Abbandono della casa coniugale e addebito della separazione

Abbandono della casa coniugale e addebito separazione

Quando può chiedersi la separazione con addebito?

Il fondamento della separazione personale dei coniugi è costituito dall’intollerabilità della prosecuzione della convivenza (art. 151 c.c., comma 1), e non già dalla “irreversibile” crisi della comunione spirituale e materiale dei coniugi (presupposto, invece, della pronuncia di scioglimento e di cessazione degli effetti civili del matrimonio: L. 1 dicembre 1970, n. 898, art. 1). Non a caso, l’art. 151 c.c. stabilisce che il Giudice della separazione, pronunciando sulla separazione, dichiara, ove ne sia richiesto, a quale dei coniugi sia addebitabile l’intollerabilità della prosecuzione della convivenza (o il grave pregiudizio che questa comporta all’educazione della prole), in considerazione del suo comportamento contrario ai doveri del matrimonio. Si rammenta che, ai sensi dell’art. 143 c.c., con il matrimonio il marito e la moglie acquistano gli stessi diritti e assumono i medesimi doveri: obbligo reciproco alla fedeltà, all’assistenza morale e materiale, alla collaborazione nell’interesse della famiglia e alla coabitazione. Entrambi i coniugi sono inoltre tenuti, ciascuno in relazione alle proprie sostanze e alla propria capacità di lavoro professionale o casalingo, a contribuire ai bisogni della famiglia.

Ai fini della pronuncia di addebito, inoltre, è necessaria la sussistenza di un rapporto di causalità tra il comportamento lesivo e la sussistenza dell’elemento dell’intollerabilità della convivenza. Sotto questo profilo, il Giudice della separazione ha il potere-dovere di indagare liberamente le fonti del proprio convincimento. In altri termini, la dichiarazione di addebito della separazione implica la prova che la crisi coniugale sia ricollegabile “esclusivamente” al comportamento volontariamente e consapevolmente contrario ai doveri nascenti dal matrimonio di uno o di entrambi i coniugi, ovverosia che sussista un nesso di causalità tra i comportamenti addebitati ed il determinarsi dell’intollerabilità della ulteriore convivenza (Cass., ex multis, 11 giugno 2005 n. 12383 e 27 giugno 2006 n. 14840).

L’abbandono della casa coniugale giustifica l’addebito della separazione?

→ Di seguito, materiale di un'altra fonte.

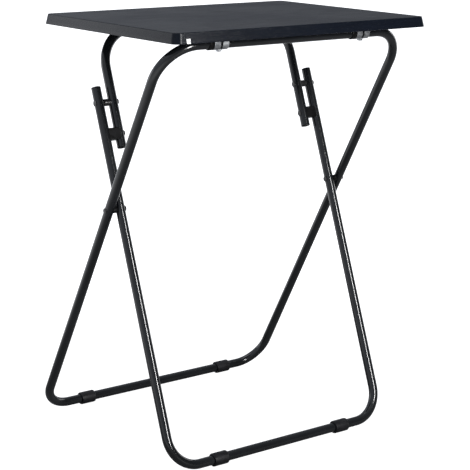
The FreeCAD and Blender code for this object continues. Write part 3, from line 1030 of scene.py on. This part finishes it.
def tray_top():
    obj = new_object("tray_top_panel", board_mesh())
    cutters = [groove_cutter(collar) for collar in names("bar_collar")]
    for cutter in cutters:
        cut = obj.modifiers.new("groove", "BOOLEAN")
        cut.operation = "DIFFERENCE"
        cut.solver = "EXACT"
        cut.object = cutter
    as_plain_mesh(obj, sharp_degrees=40)
    for cutter in cutters:
        bpy.data.objects.remove(cutter)
    mark_edges(obj, sharpest=0.5)
    hand_in(obj, "tray", "tray_top", "tray_board")


tray_top()


# ---- CAD nodes that stay, with their finishes ----

def paint_node(node, material):
    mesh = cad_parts[node].data
    mesh.materials.clear()
    mesh.materials.append(material)


for node in names("front_clip") + names("rear_clip"):
    paint_node(node, ZINC)
for node in names("lock_saddle"):
    paint_node(node, NYLON)
paint_node("edge_label", FILM)


# ---- Floor, light and camera ----

def floor():
    """A pale floor that is lifted to the backdrop's white where the camera sees it. For other rays
    it holds painted shade and a painted glow.
    """
    turns = ((-1, -1), (1, -1), (1, 1), (-1, 1))
    corners = [(x * FLOOR_REACH, y * FLOOR_REACH, 0) for x, y in turns]
    mesh = bpy.data.meshes.new("pale_floor")
    mesh.from_pydata(corners, [], [(0, 1, 2, 3)])
    material, tree, shader, place = finish_material("pale_floor_with_painted_shade", 0.2)
    cloud = cloudy(tree, place, 1.5, grey(0.95), grey(1.0))
    # Painted shade and light: darker around the feet and to the front right, lighter further out
    # and to the back left.
    distance = add_node(tree, "ShaderNodeVectorMath", operation="LENGTH")
    wire(tree, place, distance.inputs[0])
    around = add_node(tree, "ShaderNodeVectorMath", operation="NORMALIZE")
    wire(tree, place, around.inputs[0])
    facing = add_node(tree, "ShaderNodeVectorMath", operation="DOT_PRODUCT")
    wire(tree, around.outputs[0], facing.inputs[0])
    facing.inputs[1].default_value = FLOOR_PAINTED_LIGHT_TOWARDS
    painted_light_share = math_node(tree, "MULTIPLY", remap(tree, distance.outputs["Value"], 0.35, 1.3),
                    remap(tree, facing.outputs["Value"], -0.85, -0.10))
    tone = mix_colour(tree, painted_light_share, grey(0.26), grey(0.88))
    wire(tree, multiply_colours(tree, tone, cloud["Colour"]), shader.inputs["Base Color"])
    wire(tree, between(tree, cloud["Mask"], 0.62, 0.72), shader.inputs["Roughness"])
    # Camera rays see an even white glow. Other rays see the painted shade in the tone, plus a
    # painted glow that follows it.
    glow = add_node(tree, "ShaderNodeEmission")
    glow.inputs["Color"].default_value = WHITE
    glow.inputs["Strength"].default_value = FLOOR_GLOW
    seen = add_node(tree, "ShaderNodeLightPath").outputs["Is Camera Ray"]
    lift = add_node(tree, "ShaderNodeMixShader")
    painted_glow = add_node(tree, "ShaderNodeEmission")
    wire(tree, math_node(tree, "MULTIPLY", painted_light_share, FLOOR_PAINTED_GLOW), painted_glow.inputs["Strength"])
    wire(tree, seen, lift.inputs[0])
    wire(tree, painted_glow.outputs[0], lift.inputs[1])
    wire(tree, glow.outputs[0], lift.inputs[2])
    both = add_node(tree, "ShaderNodeAddShader")
    wire(tree, shader.outputs[0], both.inputs[0])
    wire(tree, lift.outputs[0], both.inputs[1])
    wire(tree, both.outputs[0], tree.nodes["Material Output"].inputs["Surface"])
    mesh.materials.append(material)
    new_object("pale_floor", mesh)


def soft_light(name, place, target, width, height, power):
    data = bpy.data.lights.new(name, "AREA")
    data.shape = "RECTANGLE"
    data.size = width
    data.size_y = height
    data.energy = power
    obj = bpy.data.objects.new(name, data)
    obj.location = place
    obj.rotation_mode = "QUATERNION"
    obj.rotation_quaternion = (Vector(target) - Vector(place)).to_track_quat("-Z", "Y")
    bpy.context.scene.collection.objects.link(obj)


def surround():
    """A white backdrop. As light, it is bright at the back left and dim at the front right."""
    world = bpy.data.worlds.new("pale_surround")
    world.use_nodes = True
    tree = world.node_tree
    background = tree.nodes["Background"]
    towards = add_node(tree, "ShaderNodeTexCoord").outputs["Generated"]
    facing = add_node(tree, "ShaderNodeVectorMath", operation="DOT_PRODUCT")
    wire(tree, towards, facing.inputs[0])
    facing.inputs[1].default_value = BRIGHT_TOWARDS
    share = remap(tree, facing.outputs["Value"], -0.7, 0.8)
    light = mix_colour(tree, share, DIM_SIDE, BRIGHT_SIDE)
    seen = add_node(tree, "ShaderNodeLightPath").outputs["Is Camera Ray"]
    wire(tree, mix_colour(tree, seen, light, WHITE), background.inputs["Color"])
    background.inputs["Strength"].default_value = 1.0
    bpy.context.scene.world = world


def camera():
    azimuth = math.radians(CAMERA_AZIMUTH)
    elevation = math.radians(CAMERA_ELEVATION)
    roll = math.radians(CAMERA_ROLL)
    back = Vector((math.sin(azimuth) * math.cos(elevation),
                   -math.cos(azimuth) * math.cos(elevation),
                   math.sin(elevation)))
    right = Vector((math.cos(azimuth), math.sin(azimuth), 0))
    up = back.cross(right)
    turned_right = right * math.cos(roll) + up * math.sin(roll)
    turned_up = up * math.cos(roll) - right * math.sin(roll)
    data = bpy.data.cameras.new("camera")
    data.sensor_width = 36.0
    data.lens = CAMERA_LENS
    data.shift_x, data.shift_y = CAMERA_SHIFT
    data.clip_start = 0.05
    data.clip_end = 100.0
    obj = bpy.data.objects.new("camera", data)
    turn = Matrix((turned_right, turned_up, back)).transposed()
    obj.matrix_world = Matrix.Translation(CAMERA_PLACE) @ turn.to_4x4()
    bpy.context.scene.collection.objects.link(obj)
    bpy.context.scene.camera = obj


floor()
surround()
for softbox in SOFTBOXES:
    soft_light(*softbox)
camera()
bpy.context.scene.view_settings.view_transform = "Standard"
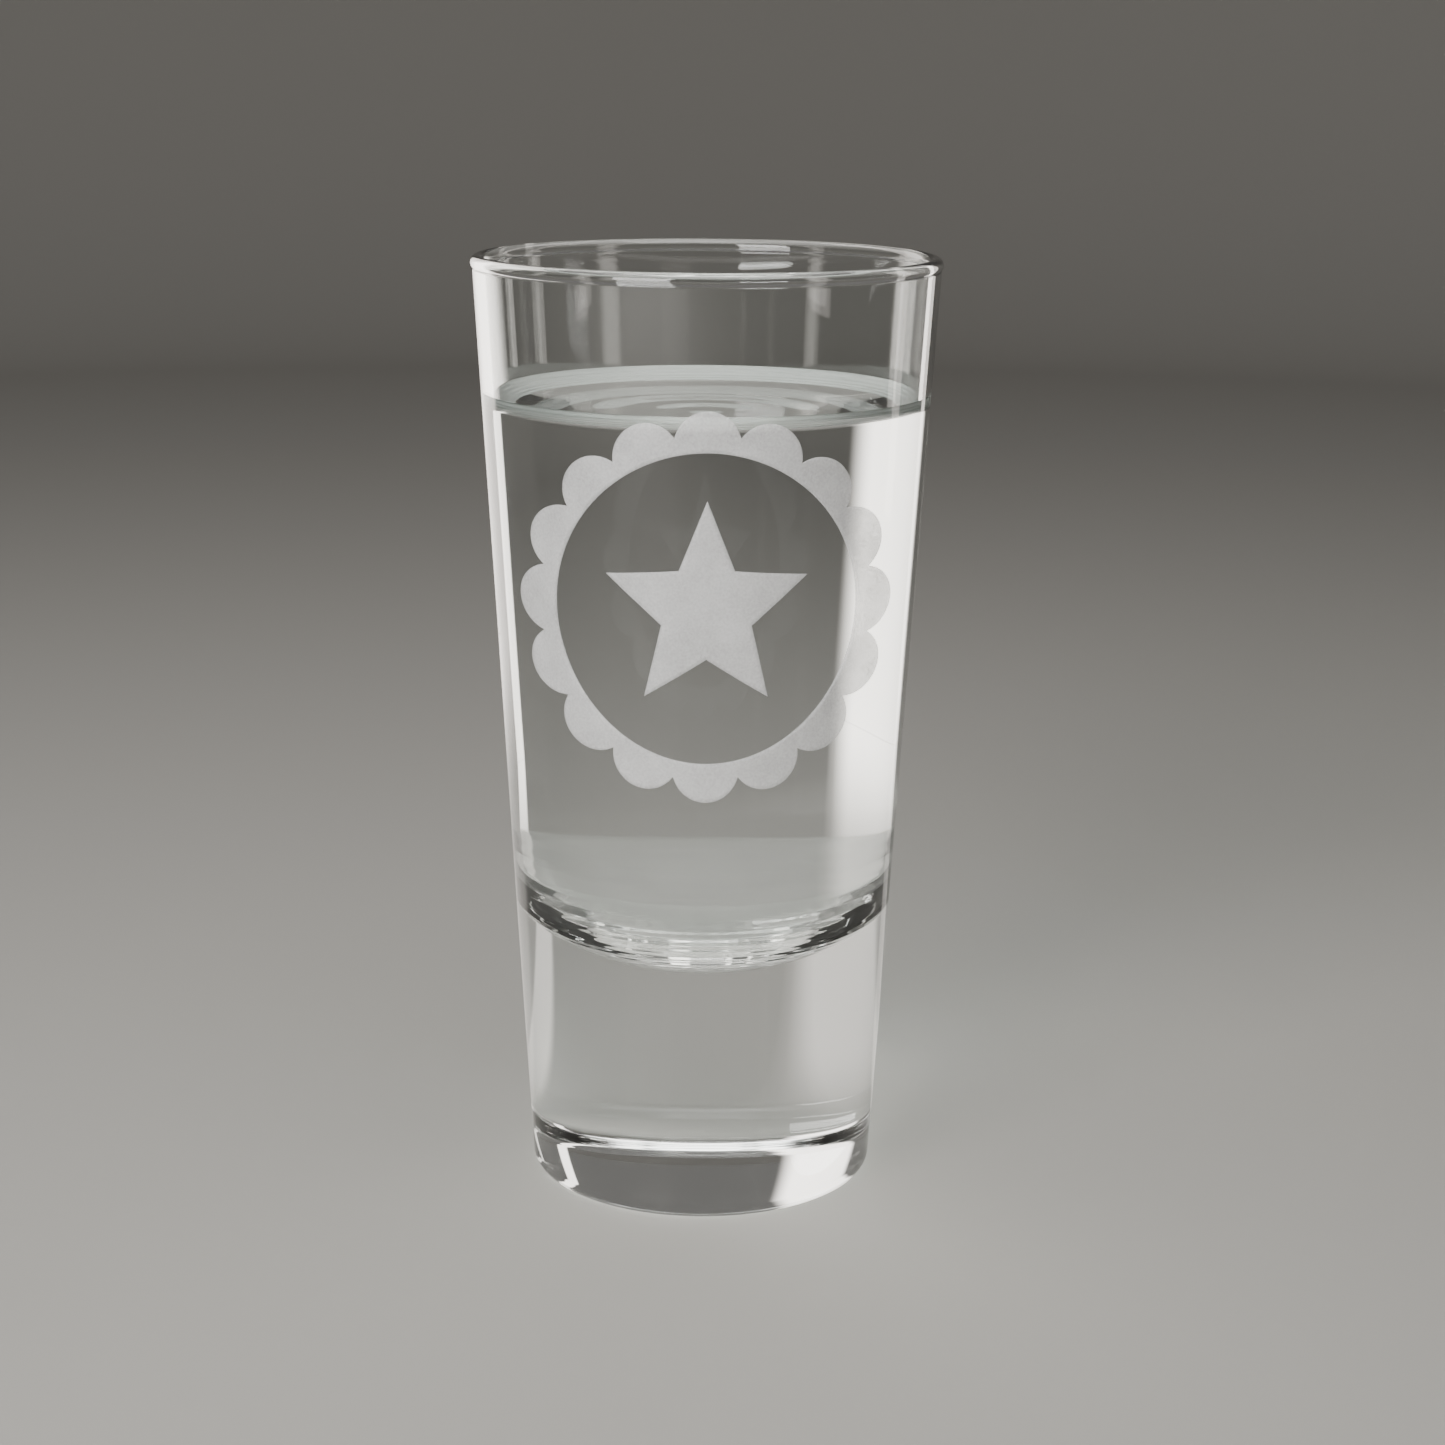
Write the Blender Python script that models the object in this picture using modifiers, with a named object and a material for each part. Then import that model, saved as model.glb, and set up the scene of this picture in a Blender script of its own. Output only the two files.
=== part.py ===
"""A tall shot glass: one pressed glass body with a heavy base, the drink that fills it, and a
frosted print of a scalloped ring and a star on its front.

Metres, +Z up. The origin is the centre of the foot on the surface that the glass stands on,
and the print faces -Y.
"""

import math

import bmesh
import bpy
from mathutils import Matrix, Vector

# Driving dimensions
HEIGHT = 0.090
BASE_RADIUS = 0.01677  # the outer wall, carried down to the foot
TOP_RADIUS = 0.02210  # the outer wall, carried up to the rim
WALL = 0.0012
BOWL_BOTTOM = 0.0221  # the solid glass under the lowest point of the cavity
BOWL_RADIUS = 0.0210  # the cavity's bottom is part of a sphere
BOWL_EDGE_RADIUS = 0.0012  # rounding where the bowl meets the wall

RIM_BEAD_RADIUS = 0.00072  # the round section of the fire-polished rim
RIM_OUTER_RADIUS = 0.0222

HEEL_RADIUS = 0.0012
PUNT_RADIUS = 0.0120  # the hollow under the foot
PUNT_DEPTH = 0.0004

DRINK_LEVEL = 0.0754  # the flat middle of the drink's surface
MENISCUS_RISE = 0.0020  # how far the drink climbs the wall
MENISCUS_REACH = 0.0050
GAP = 0.0003  # clearance between touching pieces

PRINT_HEIGHT = 0.0600  # the middle of the print
PRINT_THICKNESS = 0.0002
PRINT_SQUEEZE = 0.95  # the print's width over its height, seen from the front
RING_INNER_RADIUS = 0.0143
LOBE_COUNT = 16
LOBE_RADIUS = 0.0032
LOBE_CENTRE_RADIUS = 0.0148
STAR_POINTS = 5
STAR_OUTER_RADIUS = 0.0100
STAR_INNER_RADIUS = 0.0045
PRINT_MARGIN = 0.0020  # the shell that the print is cut from goes this far past it
PRINT_FRONT = 0.0250  # the outline cuts from here, in front of the axis, ...
PRINT_BACK = 0.0020  # ... to here, so that only the near wall is printed

TURN_STEPS = 72
ARC_STEPS = 8
CIRCLE_STEPS = 96
MERGE = 0.00001  # closer points than this are one
WALL_SLOPE = (TOP_RADIUS - BASE_RADIUS) / HEIGHT
SLOPE_DEG = math.degrees(math.atan(WALL_SLOPE))


def clear_scene():
    for obj in list(bpy.data.objects):
        bpy.data.objects.remove(obj)


def new_collection(name):
    collection = bpy.data.collections.new(name)
    bpy.context.scene.collection.children.link(collection)
    return collection


def material(name, colour, roughness, transmission):
    made = bpy.data.materials.new(name)
    made.use_nodes = True
    shader = made.node_tree.nodes["Principled BSDF"]
    shader.inputs["Base Color"].default_value = (*colour, 1.0)
    shader.inputs["Roughness"].default_value = roughness
    shader.inputs["Metallic"].default_value = 0.0
    shader.inputs["Transmission Weight"].default_value = transmission
    made.diffuse_color = (*colour, 1.0)
    return made


def outer_radius(z):
    return BASE_RADIUS + WALL_SLOPE * z


def inner_radius(z):
    return outer_radius(z) - WALL


def arc(centre_x, centre_z, radius, start_deg, end_deg, steps=ARC_STEPS):
    """Points (x, z) on an arc, from one angle to the other, both ends included."""
    points = []
    for i in range(steps + 1):
        angle = math.radians(start_deg + (end_deg - start_deg) * i / steps)
        points.append((centre_x + radius * math.cos(angle), centre_z + radius * math.sin(angle)))
    return points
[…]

Nella valutazione delle cause della crisi della famiglia, l’abbandono del la casa coniugale, se volontario, unilaterale e definitivo, presenta un profilo del tutto speciale in relazione all’art. 151 c.c.. La violazione dell’obbligo di coabitazione (art. 143 c.c.) non si connota, infatti, soltanto per la sua particolare gravità, comportando la sospensione del diritto all’assistenza morale e materiale da parte del coniuge che, allontanatosi senza giusta causa dalla residenza familiare, rifiuti di tornarvi (art. 146, comma 1, c.c.); essa, piuttosto, non si lascia ridurre al rango delle violazioni cui fa riferimento l’art. 151 c.c., non essendo predicabile per essa, come conseguenza, l’intollerabilità della prosecuzione di una convivenza, alla quale essa pone invece direttamente fine, in forza di una decisione unilaterale.

L’art. 146 c.c., con l’espressa previsione che la proposizione della domanda di separazione costituisce giusta causa di allontanamento dalla residenza familiare, consente al coniuge di sottrarsi alla convivenza con una decisione unilaterale purché abbia proposto la domanda di separazione. Pertanto, il coniuge il quale provi che l’altro abbia volontariamente e definitivamente abbandonato la residenza familiare senza aver proposto domanda di separazione personale, non deve provare l’incidenza causale di quel comportamento illecito sulla crisi del matrimonio, implicando esso la cessazione della convivenza e degli obblighi a essa connaturati, e gravando sull’altra parte l’onere di offrire la prova che quel comportamento fosse giustificato dalla preesistenza di una situazione di intollerabilità della coabitazione (Cass., n. 2059/2012).

Sicchè, come peraltro chiarito dalla Suprema Corte (Cass. 20 aprile 2011 n. 9074), la regola appena ricordata viene meno quando si constati la mancanza di nesso causale tra violazione dei doveri coniugali e crisi coniugale, mediante un accertamento rigoroso ed una valutazione complessiva del comportamento di entrambi i coniugi, tale che ne risulti la preesistenza di una crisi già irrimediabilmente in atto, in un contesto caratterizzato da una convivenza meramente formale.